The non-Hortonworks members of the ODP rightly recognize that the way they will make money in Big Data is not by competing for their slice of the relatively small Hadoop distribution pie but by developing and selling analytics & applications software as well as services to enable enterprises to unlock all the value in Big Data. By comparison, while the Hadoop slice of the Big Data pie will top out at about $1.7b in 2017, the combined market for Big Data analytics software, applications and professional services will reach $25b. That’s why Pivotal, for example, laid off its Hadoop distribution team last fall – the real money is in analytics, apps and services. Not to say I told you so, but as far back as last July I suggested Pivotal forget trying to monetize their Hadoop distribution, throw their support behind Hortonworks and focus on building a business up the stack around Big Data analytics and applications.

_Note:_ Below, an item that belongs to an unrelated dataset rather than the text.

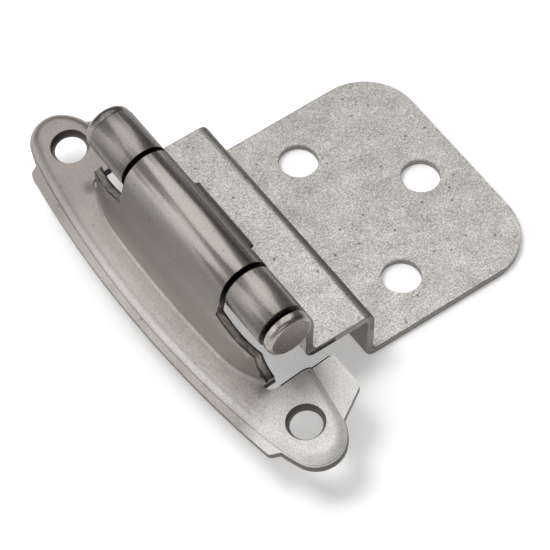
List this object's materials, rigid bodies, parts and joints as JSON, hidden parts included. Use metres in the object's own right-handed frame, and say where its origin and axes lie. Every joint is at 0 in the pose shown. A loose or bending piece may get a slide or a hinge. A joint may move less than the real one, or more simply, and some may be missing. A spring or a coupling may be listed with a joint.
{
  "type": "self-closing surface hinge",
  "caption": "Self-closing cabinet hinge: a bowed frame leaf with screw ears, a stepped leaf for an inset door, a headed pin through rolled knuckles and a hidden spring.",
  "frame": {"origin": "midway between the two frame screws, on the face of the cabinet frame", "axes": "+X towards the door, +Y along the hinge pin from its button to its riveted head, +Z out of the face frame"},
  "size_m": [0.0578, 0.0724, 0.0323],
  "materials": {
    "frame_leaf": "satin",
    "door_leaf": "satin",
    "hinge_pin": "satin",
    "closing_spring": "satin"
  },
  "bodies": {
    "frame_side": {"frame_leaf": "frame_leaf", "closing_spring": "closing_spring"},
    "door_side": {"door_leaf": "door_leaf", "hinge_pin": "hinge_pin"}
  },
  "joints": [
    {"name": "door_swing", "type": "hinge", "parent": "frame_side", "child": "door_side", "pos_m": [0.00335, 0, 0.0141], "axis": [0, -1, 0], "range_deg": [0, 187.5], "stiffness_Nm_per_rad": 0.04, "springref_deg": -28.65, "deforming": ["closing_spring"]}
  ]
}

Because of its chosen business-model, Cloudera is now fighting what is effectively a two-front war. It’s battling Hortonworks for Hadoop distribution revenue on one front, and it’s fighting IBM, Pivotal, Teradata and others for analytics and applications revenue up the stack. Establishing itself as the leader in enterprise Hadoop (the former) is required to open up much more lucrative revenue opportunities up the stack (the latter.) And for the non-Hortonworks members of the Open Data Platform, the new consortium is a vehicle for executing their Big Data monetization strategies and an effort to isolate Cloudera (and its largest investor Intel.)

Which approach –  the Hortonworks-Open Data Platform approach or the Cloudera’s “Own the Stack” approach – is better for the development of the Big Data market and for enterprise practitioners is open for debate (a debate that should and, I have no doubt will, continue.) But from a business perspective, all the blustering around the establishment of the Open Data Platform is really about money.